Every now and then I daydream about having a big, luxurious modern kitchen, with an island in the middle of it just for cutting things up, topped with marble or hardwood, and a fine gas-run stove (we are stuck with a narrow electric model), and, of course, a big brushed-steel two-vertical-door refrigerator. I think about the opulence and the convenience. I think about the shiny surfaces, the glimmers of light. I think about the cornichons having just as much space as the mustard. Everything would be in its place, and every place would be the right kind of space. Inequality would be banished from the main storage facility for my food. Or actually, no: the most important ingredients, like milk and butter, would still be in the most reachable of places, high up, easy to see. Other ingredients would have their place, and fine places too, but still, they would not have pride of place. Anyone who opened up my refrigerator would know my priorities from the outset. No matter what kind of refrigerator I ever have, the same principles of order will still follow. It’s all about me, I guess, isn’t it?
Of course, if I have gone onto law school instead of pursuing a career first in bohemianism and then in education, the question would be moot. I would not only have a different refrigerator: I would have different priorities.
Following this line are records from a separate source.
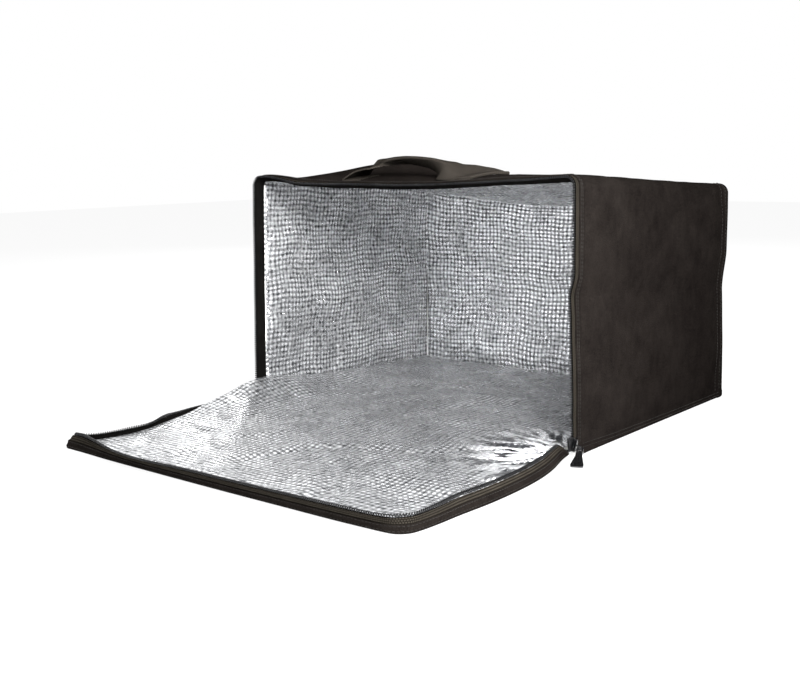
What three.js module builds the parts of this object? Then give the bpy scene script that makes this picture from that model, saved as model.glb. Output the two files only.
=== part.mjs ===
// Front-opening insulated carrying bag, standing open with its front flap laid out flat.
// Millimetres, +Z up, +X to the right and -Y towards the opening.
// The origin is the middle of the closed bag's footprint, on the surface it stands on.
import * as THREE from "three";

// Overall sizes of the bag
const bagWidth = 500;
const bagDepth = 400;
const bagHeight = 300;
const flapLength = 290;
const lipDepth = 20;
const cornerRadius = 12;

// Layers of a wall, from the outside in
const outerThickness = 1.2;
const foamThickness = 4.5;
const liningThickness = 0.8;
const layerGap = 0.3;

// Front band and zip
const bandWidth = 19;
const tapeThickness = 0.8;
const bandThickness = 1.5;
const coilWidth = 4.4;
const coilThickness = 2.8;
const coilInset = 0.2;
const zipHalfGap = 0.8;
const lipTapeWidth = 10.5;

// Slack of the top panel: its front edge hangs a little and its rear edge more, its back is lower and it
// is drawn up behind the handle
const frontSag = 9;
const sagReach = 60;
const rearSag = 25;
const rearSagReach = 280;
const rearDrop = 17;
const bulgeHeight = 18;
const bulgeX = -80;
const bulgeY = -55;
const bulgeHalfX = 75;
const bulgeHalfY = 55;

// Flap hinge
const hingeHeight = 0.6;
const hingeGapFlap = 0.75;
const hingeGapBody = 0.2;
const flapClearance = 0.6;
const tongueInset = 5.7;

// Zip slider, its bail and the puller
const sliderFootHeight = 6;
const sliderLength = 15;
const sliderWidth = 12;
const sliderNoseWidth = 8;
const sliderPlate = 1.6;
const sliderClearance = 0.4;
const bridgeThickness = 0.9;
const bailWire = 1.6;
const bailWidth = 2;
const bailLeg = 3.4;
const bailStandoff = 2.7;
const bailForward = 5.6;
const pullerClearance = 0.35;
const pullerLength = 38;
const pullerEndWidth = 14.5;
const pullerNeckWidth = 7.6;
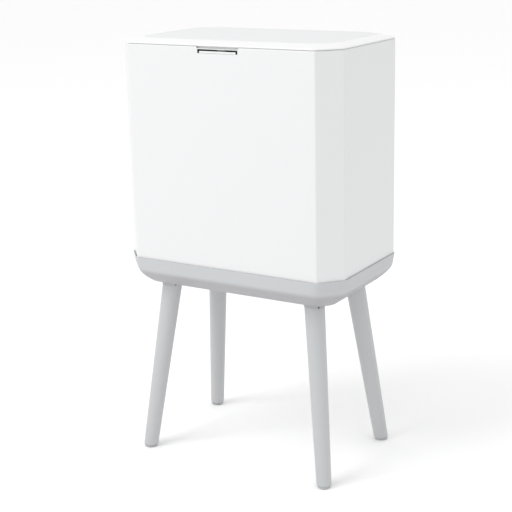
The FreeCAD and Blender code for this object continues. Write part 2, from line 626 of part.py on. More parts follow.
def make_lid_skin():
    """Lid moulding: upright edge, border that slopes up to an inlaid panel, two hinge knuckles."""
    edge_top = LID_Z + LID_EDGE
    plate = sleeve_prism(0.0, LID_CORNER_R, LID_Z, edge_top)
    crown = loft([sleeve_outline(0.0, LID_CORNER_R, edge_top), panel_outline(0.0, LID_TOP_Z)])
    recess = prism(panel_outline(PANEL_JOINT, LID_TOP_Z - PANEL_SHEET), PANEL_SHEET + CUT_OVER)
    hollow_top = LID_TOP_Z - PANEL_SHEET - LID_WALL
    hollow = prism(panel_outline(-LID_HOLLOW_INSET, LID_Z - CUT_OVER), hollow_top - LID_Z + CUT_OVER)
    bosses = [rod_z(x, y, LID_Z - CUT_OVER, hollow_top, 2.0 * SMALL_SCREW_HEAD_R)
              for x, y in liner_screw_places()]
    shapes = [plate.fuse(crown)]
    for _, start in hinge_spans():
        lid0, _, _ = hinge_stations(start)
        x1 = lid0 + LID_KNUCKLE
        shapes.append(rod_x(lid0, x1, HINGE_Y, HINGE_Z, KNUCKLE_R))
        shapes.append(box(lid0, x1, HINGE_Y - KNUCKLE_R, HALF_Y, HINGE_Z, LID_Z + 0.5 * LID_EDGE))
    cuts = [recess, hollow.cut(bosses)]
    for _, start in hinge_spans():
        cuts.append(rod_x(start, start + HINGE_LENGTH, HINGE_Y, HINGE_Z, PIN_R + PIN_GAP))
    for x, y in catch_screw_places():
        cuts.append(rod_z(x, y, LID_Z - CUT_OVER, catch_screw_tip() + FIT_GAP, SMALL_SCREW_R))
    for x, y in liner_screw_places():
        cuts.append(rod_z(x, y, LID_Z - CUT_OVER, liner_screw_tip() + FIT_GAP, SMALL_SCREW_R))
    return join(shapes).cut(cuts)


def panel_outline(grow, z):
    """Outline of the panel inlaid in the lid."""
    points = octagon(-HALF_X + BORDER_SIDE - grow, HALF_X - BORDER_SIDE + grow,
                     -HALF_Y + BORDER_FRONT - grow, HALF_Y - BORDER_BACK + grow,
                     PANEL_CHAMFER, PANEL_CHAMFER)
    return rounded(points, PANEL_R, z)


def make_lid_panel():
    """Flat sheet bonded in the lid's recess."""
    return prism(panel_outline(0.0, LID_TOP_Z - PANEL_SHEET), PANEL_SHEET)


def make_lid_liner():
    """Pan under the lid that closes the frame's opening."""
    low = LID_Z - LINER_DEPTH
    back = LINER_BACK_GAP - LINER_SIDE_GAP

    def outline(inset, z):
        return rounded(octagon(-HALF_X + OPENING_SIDE + inset, HALF_X - OPENING_SIDE - inset,
                               -HALF_Y + OPENING_FRONT + inset, HALF_Y - OPENING_BACK - inset - back,
                               OPENING_CHAMFER, OPENING_CHAMFER), OPENING_R - LINER_WALL, z)

    pan = prism(outline(LINER_SIDE_GAP, low), LID_Z - low)
    hollow = prism(outline(LINER_SIDE_GAP + LINER_WALL, low + LINER_WALL), LINER_DEPTH)
    posts = []
    holes = []
    for x, y in liner_screw_places():
        posts.append(rod_z(x, y, low, LID_Z, 2.0 * SMALL_SCREW_HEAD_R))
        holes.append(rod_z(x, y, low - CUT_OVER, low + LINER_WALL, SMALL_SCREW_HEAD_R + FIT_GAP))
        holes.append(rod_z(x, y, low, LID_Z + CUT_OVER, SMALL_SCREW_R + FIT_GAP))
    return join([pan.cut(hollow)] + posts).cut(holes)


def liner_screw_places():
    """Six screws that hold the liner to the lid."""
    return [(sx * LINER_SCREW_SHARE_X * WIDTH, sy * LINER_SCREW_SHARE_Y * DEPTH)
            for sx in (-1, 0, 1) for sy in (-1, 1)]


def liner_screw_tip():
    """Height of the liner screws' tips, inside the lid."""
    return LID_Z + LID_EDGE


def make_lid_screws():
    """Six screws sunk in the liner."""
    seat = LID_Z - LINER_DEPTH + LINER_WALL
    screws = []
    for x, y in liner_screw_places():
        shank = rod_z(x, y, seat - JOIN_IN, liner_screw_tip(), SMALL_SCREW_R)
        head = rod_z(x, y, seat - SMALL_SCREW_HEAD, seat, SMALL_SCREW_HEAD_R)
        screws.append(join([shank, head]))
    return Part.makeCompound(screws)


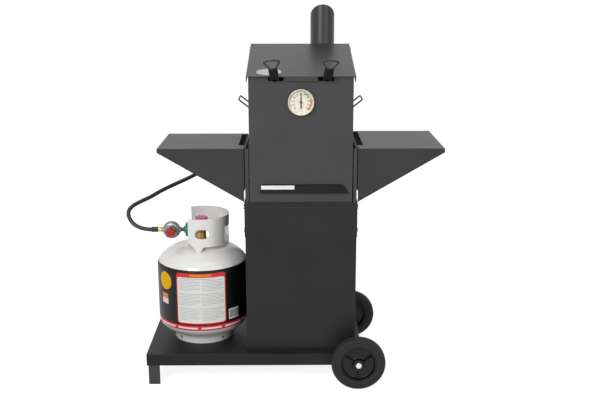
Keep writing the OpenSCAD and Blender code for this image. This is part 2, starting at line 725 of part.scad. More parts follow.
module cylinder_shell() color(cream) cart() translate([tank_x, tank_y, 0]) difference() {
    union() {
        rotate_extrude($fn = 96) polygon(concat([[0, tank_z2 + dome_h]], shell_outline(0)));
        translate([0, 0, tank_z2 + dome_h - 4]) cylinder(r = 20, h = 8);
    }
    rotate_extrude($fn = 96) polygon(concat([[0, tank_z2 + dome_h - tank_wall]], shell_outline(tank_wall)));
    translate([0, 0, tank_z2 + 40]) cylinder(r = 12.2, h = 99);
}

module cylinder_foot() color(cream) cart() translate([tank_x, tank_y, tray_z]) difference() {
    height = tank_low - tank_belly * sqrt(1 - pow((foot_r - 3) / tank_r, 2)) - 0.4;
    cylinder(r = foot_r, h = height, $fn = 96);
    translate([0, 0, -1]) cylinder(r = foot_r - 3, h = 99, $fn = 96);
    for (a = [45 : 90 : 315]) rotate(a) translate([foot_r, 0, height / 2]) rotate([0, 90, 0]) {
        cylinder(r = 5.5, h = 20, center = true);
    }
}

// Guard round the valve: open towards the regulator, with a hand hole and a pointed foot at the front
module cylinder_collar() color(cream) cart() translate([tank_x, tank_y, 0]) difference() {
    foot_z = tank_z2 + dome_h * sqrt(1 - pow((collar_r - 3) / tank_r, 2)) + 0.4;
    top = tray_z + collar_top;
    translate([0, 0, foot_z]) cylinder(r = collar_r, h = top - foot_z, $fn = 96);
    translate([0, 0, foot_z - 1]) cylinder(r = collar_r - 3, h = 999, $fn = 96);
    translate([0, 0, foot_z - 1]) linear_extrude(999) polygon([[0, 0], [-120, 225], [-99, -230]]);
    rotate(62) translate([0, -40, foot_z - 1]) cube([200, 80, 27]);
    translate([0, 0, foot_z]) sheet_y(-200, 0) polygon([[-99, -1], [-7, -1], [-7, 3], [-32, 30], [-99, 30]]);
    translate([0, 0, foot_z]) sheet_y(-200, 0) polygon([[4, -1], [4, 3], [15, 19], [99, 17], [99, -1]]);
    rotate(-6) translate([0, -38, foot_z - 1]) cube([200, 76, 78]);
    hull() for (x = [2, 18]) {
        translate([x, -collar_r, outlet_z + 8]) rotate([90, 0, 0]) cylinder(r = 15.5, h = 60, center = true, $fn = 32);
    }
}

module cylinder_valve() color(brass) cart() translate([tank_x, tank_y, 0]) difference() {
    union() {
        translate([0, 0, tank_z2 + dome_h - 14]) cylinder(r = 12, h = 20);
        translate([0, 0, tank_z2 + dome_h + 4.3]) cylinder(r = 15, h = outlet_z + 20 - tank_z2 - dome_h - 4.3);
        translate([0, 0, outlet_z]) cylinder(r = 9, h = 28);
        translate([0, 0, outlet_z]) cylinder(r = 4, h = 44);
        translate([0, 0, outlet_z]) rotate([0, -90, 0]) cylinder(r = 16.5, h = 47);
    }
    translate([-48, 0, outlet_z]) rotate([0, 90, 0]) cylinder(r = 9.5, h = 20);
}

module valve_handwheel() color("#d45aa8") cart() translate([tank_x, tank_y, outlet_z + 30]) difference() {
    union() {
        cylinder(r = 14, h = 14);
        for (a = [0 : 60 : 300]) rotate(a) translate([14, 0, 0]) cylinder(r = 7, h = 14, $fn = 24);
    }
    translate([0, 0, -1]) cylinder(r = 4 + turn_gap, h = 19);
}

module coupling_nut() color("#1f8a63") cart() difference() {
    union() {
        bar_x(outlet_end - 7, outlet_end + 1, tank_y, outlet_z, 24);
        bar_x(outlet_end, outlet_end + 12, tank_y, outlet_z, 20);
        bar_x(outlet_end - 15, outlet_end - 7, tank_y, outlet_z, 9, 15);
    }
    bar_x(outlet_end - 4, outlet_end + 13, tank_y, outlet_z, 16.5 + turn_gap);
    bar_x(outlet_end - 16, outlet_end, tank_y, outlet_z, 6 + turn_gap);
}

module inlet_nipple() color("#2a2a2a") cart() {
    bar_x(regulator_x + regulator_r - 1, outlet_end + 5, tank_y, outlet_z, 6);
    bar_x(outlet_end - 3.5, outlet_end - 0.4, tank_y, outlet_z, 9);
}

module regulator() color("#8d9092") cart() difference() {
    union() {
        bar_y(tank_y - 12, tank_y + 14, regulator_x, outlet_z, regulator_r);
        bar_y(tank_y - 26, tank_y - 11, regulator_x, outlet_z, 17);
        bar_y(tank_y - 40, tank_y - 25, regulator_x, outlet_z, 4);
        bar_x(regulator_x, regulator_x + regulator_r + 2, tank_y, outlet_z, 9.5);
        bar_x(regulator_x - regulator_r - 3, regulator_x, tank_y, outlet_z, 9.5);
    }
    bar_x(regulator_x + regulator_r - 1.2, regulator_x + 99, tank_y, outlet_z, 6.1);
}

// Knob with five round lobes
module regulator_knob() color("#c8322c") cart() translate([regulator_x, tank_y - 26.5, outlet_z]) difference() {
    rotate([90, 0, 0]) union() {
        cylinder(r = 13, h = 20);
        for (a = [18 : 72 : 306]) rotate(a) translate([11.5, 0, 0]) cylinder(r = 6.2, h = 20, $fn = 24);
    }
    bar_y(-16, 1, 0, 0, 4 + turn_gap);
}

module hose_fitting() color(brass) cart() {
    bar_x(regulator_x - 47, regulator_x - regulator_r - 3, tank_y, outlet_z, 7.5);
}

// Points on a smooth curve through the route, three to each stretch
function spline(a, b, c, d, t) = 0.5 * (2 * b + (c - a) * t + (2 * a - 5 * b + 4 * c - d) * t * t
    + (3 * b - a - 3 * c + d) * t * t * t);
function route(p) = concat(
    [for (i = [0 : len(p) - 2], k = [0 : 1]) spline(
        p[max(i - 1, 0)], p[i], p[i + 1], p[min(i + 2, len(p) - 1)], k / 2)],
    [p[len(p) - 1]]
);
module gas_hose() color("#262626") cart() swept(route(HOSE), hose_r, 10, [0.2, -1, 0.6]);

base_tray();
legs();
axle();
axle_spacers();
axle_caps();
front_tyre();
front_rim();
rear_tyre();
rear_rim();
skirt();
skirt_bolts();
left_bracket();
right_bracket();
left_shelf();
right_shelf();
left_shelf_plate();
right_shelf_plate();
bracket_bolts();
head_casing();
well_bottom();
tube_bend();
burner_leg();
flue_leg();
stack();
burner();
burner_orifice();
gas_elbow();
drain_pipe();
drain_valve();
drain_spout();
drain_lever();
front_ledge();
left_lift_handle();
right_lift_handle();
lid();
hinge_bolts();
left_basket();
left_basket_rods();
left_grip();
right_basket();
right_basket_rods();
right_grip();
thermometer_case();
thermometer_dial();
thermometer_needle();
thermometer_lens();
thermometer_nut();
cylinder_shell();
cylinder_foot();
cylinder_collar();
cylinder_valve();
valve_handwheel();
coupling_nut();
inlet_nipple();
regulator();
regulator_knob();
hose_fitting();
gas_hose();
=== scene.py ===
from math import atan2, cos, pi, radians, sin, sqrt

import bmesh
import bpy
from mathutils import Matrix, Vector


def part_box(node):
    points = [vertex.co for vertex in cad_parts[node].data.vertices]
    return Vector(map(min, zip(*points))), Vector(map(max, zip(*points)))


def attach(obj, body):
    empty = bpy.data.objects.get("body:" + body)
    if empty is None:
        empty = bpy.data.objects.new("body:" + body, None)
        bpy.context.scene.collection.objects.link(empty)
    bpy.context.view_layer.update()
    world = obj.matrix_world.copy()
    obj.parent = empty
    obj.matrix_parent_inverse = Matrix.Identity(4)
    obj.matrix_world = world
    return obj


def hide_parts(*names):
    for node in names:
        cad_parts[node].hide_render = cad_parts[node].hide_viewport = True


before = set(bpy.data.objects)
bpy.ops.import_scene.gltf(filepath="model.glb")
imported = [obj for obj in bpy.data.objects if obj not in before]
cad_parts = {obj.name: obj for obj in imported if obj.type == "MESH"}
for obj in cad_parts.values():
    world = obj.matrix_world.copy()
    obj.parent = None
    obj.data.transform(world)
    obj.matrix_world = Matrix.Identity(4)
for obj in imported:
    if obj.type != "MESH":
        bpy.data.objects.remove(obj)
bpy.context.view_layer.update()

# ---------------------------------------------------------------- camera and studio
# A plain pale floor under an even white sky, with one large soft lamp high on the
# left, a weaker one on the right and a faint one overhead.
scene = bpy.context.scene
scene.view_settings.view_transform = "Standard"
camera = bpy.data.objects.new("camera", bpy.data.cameras.new("camera"))
scene.collection.objects.link(camera)
camera.data.lens = 51.6
camera.data.sensor_width = 36
camera.data.clip_end = 300
camera.location = (0.003, -2.845, 1.300)
camera.rotation_euler = (radians(75.8), 0, radians(-0.47))
scene.camera = camera


def seen_directly(nodes, links):
    """1 where the eye, a reflection or a clear part looks at the background, else 0"""
    path = nodes.new("ShaderNodeLightPath")
    both = nodes.new("ShaderNodeMath")
    both.operation = "MAXIMUM"
    links.new(path.outputs["Is Camera Ray"], both.inputs[0])
    links.new(path.outputs["Is Glossy Ray"], both.inputs[1])
    all_three = nodes.new("ShaderNodeMath")
    all_three.operation = "MAXIMUM"
    links.new(both.outputs[0], all_three.inputs[0])
    links.new(path.outputs["Is Transmission Ray"], all_three.inputs[1])
    return all_three.outputs[0]


ambient = 0.3
sky = bpy.data.worlds.new("white_sky")
scene.world = sky
sky.use_nodes = True
sky_nodes, sky_links = sky.node_tree.nodes, sky.node_tree.links
background = sky_nodes["Background"]
background.inputs["Color"].default_value = (1, 1, 1, 1)
sky_level = sky_nodes.new("ShaderNodeMath")
sky_level.operation = "MULTIPLY_ADD"
sky_level.inputs[1].default_value = 1 - ambient
sky_level.inputs[2].default_value = ambient
sky_links.new(seen_directly(sky_nodes, sky_links), sky_level.inputs[0])
sky_links.new(sky_level.outputs[0], background.inputs["Strength"])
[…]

Inevitably, you are the person you have made yourself into, and which circumstances have made you into, and when the making changes from either inside or outside, everything else changes along with it. But I like my life pretty much as it is, even if it comes with spots of mould on the floor, and with my carrots oppressed under the weight of a dead leg of veal. And I can’t imagine what it would be like to go to a showroom these days and go shopping for a new one.